=== Supplied information ===
━━━━━━━━━━━━━━━━━━━━━━━━━━━━━━
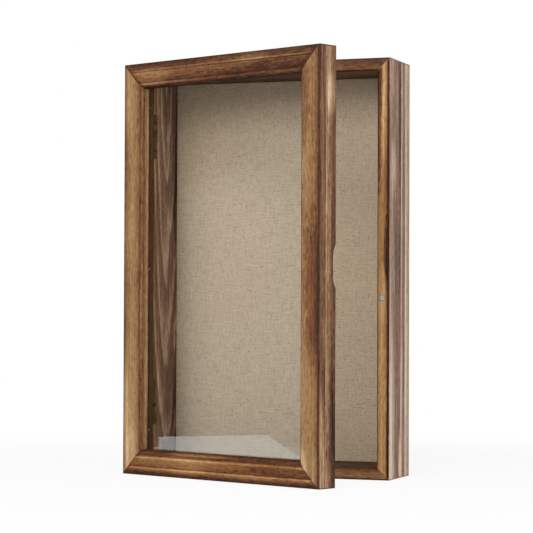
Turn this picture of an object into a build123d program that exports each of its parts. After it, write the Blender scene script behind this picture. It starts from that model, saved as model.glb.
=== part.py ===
from build123d import *
from math import atan2, degrees, sqrt
import os

# A wall or shelf display case: a mitred pine box, a linen-covered back board to pin things to, and a
# glazed, moulded door hinged on the left. Lengths are in millimetres. The origin is the centre of the
# case's underside, +Z is up, +Y goes to the back, and the door opens towards -Y.

# Case
case_width = 267.0
case_height = 420.0
case_depth = 71.5
board_thickness = 12.7
case_front_round = 0.9
case_rear_round = 1.6
case_inner_bevel = 1.3
back_rebate_width = 4.5

# Back, from the front layer to the rear one, and how far its rear lies in from the case's rear edge
linen_thickness = 0.5
pin_board_thickness = 3.0
back_panel_thickness = 3.0
back_recess = 3.0
lining_clearance = 0.3
panel_clearance = 0.4

# Door frame moulding: distances inwards from the outer edge, and heights
door_under_clearance = 0.4
door_gap = 0.6
door_rest_angle = 22.5
frame_width = 25.5
frame_thickness = 25.5
frame_rear_round = 2.2
frame_front_round = 1.3
outer_band_end = 8.2
quirk_width = 1.2
quirk_depth = 0.6
centre_band_end = 19.6
bead_step_width = 0.9
bead_step_depth = 1.0
bead_fall = 1.6
lip_thickness = 10.7
glass_rebate_width = 7.5

# Finger pull in the rear edge of the latch stile
pull_length = 50.0
pull_depth = 5.2
pull_end_length = 15.5
pull_lip_radius = 7.0
pull_reach = 11.0
pull_inner_round = 3.0

# Glass and its stops
glass_thickness = 2.0
glass_clearance = 0.8
stop_width = 6.3
stop_height = 5.0
stop_round = 2.5

# Butt hinges
hinge_height = 46.0
hinge_end_distance = 50.0
leaf_reach = 19.5
leaf_thickness = 1.0
leaf_corner_round = 1.2
knuckle_radius = 2.2
knuckle_count = 3
knuckle_gap = 0.2
knuckle_side_clearance = 0.2
leaf_notch_clearance = 0.35
mortise_clearance = 0.15
hinge_pin_radius = 1.1
pin_running_clearance = 0.05
hinge_screw_spacing = 28.0
hinge_screw_inset = 7.5

# Magnets
magnet_diameter = 6.35
magnet_thickness = 3.0
magnet_proud = 0.2
magnet_edge_distance = 7.2
magnet_height = 181.0

# Fasteners
screw_head_radius = 2.2
screw_shank_radius = 1.2
screw_length = 12.0
brad_width = 1.25
brad_thickness = 1.0
brad_head_width = 2.0
brad_head_height = 0.5
stop_brad_length = 11.0
panel_brad_length = 12.0
panel_brad_edge_distance = 2.2
stop_brads_up_side = 3
stop_brads_across_end = 2
panel_brads_up_side = 4
panel_brads_across_end = 3
brad_end_distance = 45.0
vee_leg_run = 3.0
vee_leg_rise = 3.0
vee_thickness = 0.6
vee_length = 9.0
case_vee_corner_distance = 7.0
door_vee_corner_distance = 14.0

# Sawtooth hanger, let into the rear of the top board
hanger_width = 45.0
hanger_height = 9.5
hanger_thickness = 0.8
hanger_sinking = 1.4
hanger_top_distance = 1.8
hanger_end_width = 7.0
tooth_pitch = 3.1
tooth_depth = 2.4
hanger_nail_length = 10.0
hanger_nail_radius = 0.7
hanger_nail_head_radius = 1.6
hanger_nail_head_height = 0.5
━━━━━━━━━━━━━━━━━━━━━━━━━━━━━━
=== What needs to be done ===
Copy out the whole listing exactly as written.

=== Result of the exercise ===
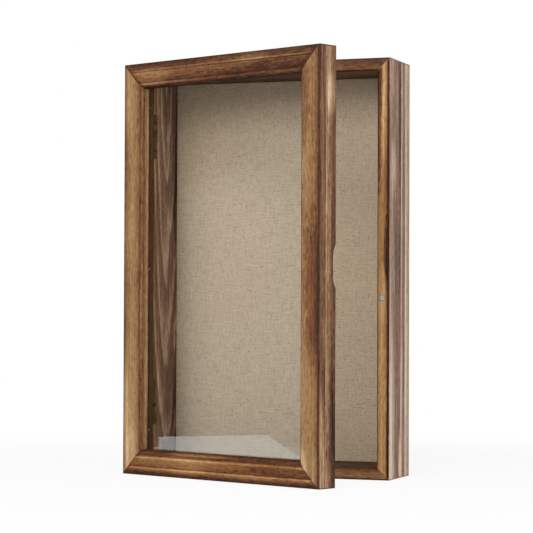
Turn this picture of an object into a build123d program that exports each of its parts. After it, write the Blender scene script behind this picture. It starts from that model, saved as model.glb.
=== part.py ===
from build123d import *
from math import atan2, degrees, sqrt
import os

# A wall or shelf display case: a mitred pine box, a linen-covered back board to pin things to, and a
# glazed, moulded door hinged on the left. Lengths are in millimetres. The origin is the centre of the
# case's underside, +Z is up, +Y goes to the back, and the door opens towards -Y.

# Case
case_width = 267.0
case_height = 420.0
case_depth = 71.5
board_thickness = 12.7
case_front_round = 0.9
case_rear_round = 1.6
case_inner_bevel = 1.3
back_rebate_width = 4.5

# Back, from the front layer to the rear one, and how far its rear lies in from the case's rear edge
linen_thickness = 0.5
pin_board_thickness = 3.0
back_panel_thickness = 3.0
back_recess = 3.0
lining_clearance = 0.3
panel_clearance = 0.4

# Door frame moulding: distances inwards from the outer edge, and heights
door_under_clearance = 0.4
door_gap = 0.6
door_rest_angle = 22.5
frame_width = 25.5
frame_thickness = 25.5
frame_rear_round = 2.2
frame_front_round = 1.3
outer_band_end = 8.2
quirk_width = 1.2
quirk_depth = 0.6
centre_band_end = 19.6
bead_step_width = 0.9
bead_step_depth = 1.0
bead_fall = 1.6
lip_thickness = 10.7
glass_rebate_width = 7.5

# Finger pull in the rear edge of the latch stile
pull_length = 50.0
pull_depth = 5.2
pull_end_length = 15.5
pull_lip_radius = 7.0
pull_reach = 11.0
pull_inner_round = 3.0

# Glass and its stops
glass_thickness = 2.0
glass_clearance = 0.8
stop_width = 6.3
stop_height = 5.0
stop_round = 2.5

# Butt hinges
hinge_height = 46.0
hinge_end_distance = 50.0
leaf_reach = 19.5
leaf_thickness = 1.0
leaf_corner_round = 1.2
knuckle_radius = 2.2
knuckle_count = 3
knuckle_gap = 0.2
knuckle_side_clearance = 0.2
leaf_notch_clearance = 0.35
mortise_clearance = 0.15
hinge_pin_radius = 1.1
pin_running_clearance = 0.05
hinge_screw_spacing = 28.0
hinge_screw_inset = 7.5

# Magnets
magnet_diameter = 6.35
magnet_thickness = 3.0
magnet_proud = 0.2
magnet_edge_distance = 7.2
magnet_height = 181.0

# Fasteners
screw_head_radius = 2.2
screw_shank_radius = 1.2
screw_length = 12.0
brad_width = 1.25
brad_thickness = 1.0
brad_head_width = 2.0
brad_head_height = 0.5
stop_brad_length = 11.0
panel_brad_length = 12.0
panel_brad_edge_distance = 2.2
stop_brads_up_side = 3
stop_brads_across_end = 2
panel_brads_up_side = 4
panel_brads_across_end = 3
brad_end_distance = 45.0
vee_leg_run = 3.0
vee_leg_rise = 3.0
vee_thickness = 0.6
vee_length = 9.0
case_vee_corner_distance = 7.0
door_vee_corner_distance = 14.0

# Sawtooth hanger, let into the rear of the top board
hanger_width = 45.0
hanger_height = 9.5
hanger_thickness = 0.8
hanger_sinking = 1.4
hanger_top_distance = 1.8
hanger_end_width = 7.0
tooth_pitch = 3.1
tooth_depth = 2.4
hanger_nail_length = 10.0
hanger_nail_radius = 0.7
hanger_nail_head_radius = 1.6
hanger_nail_head_height = 0.5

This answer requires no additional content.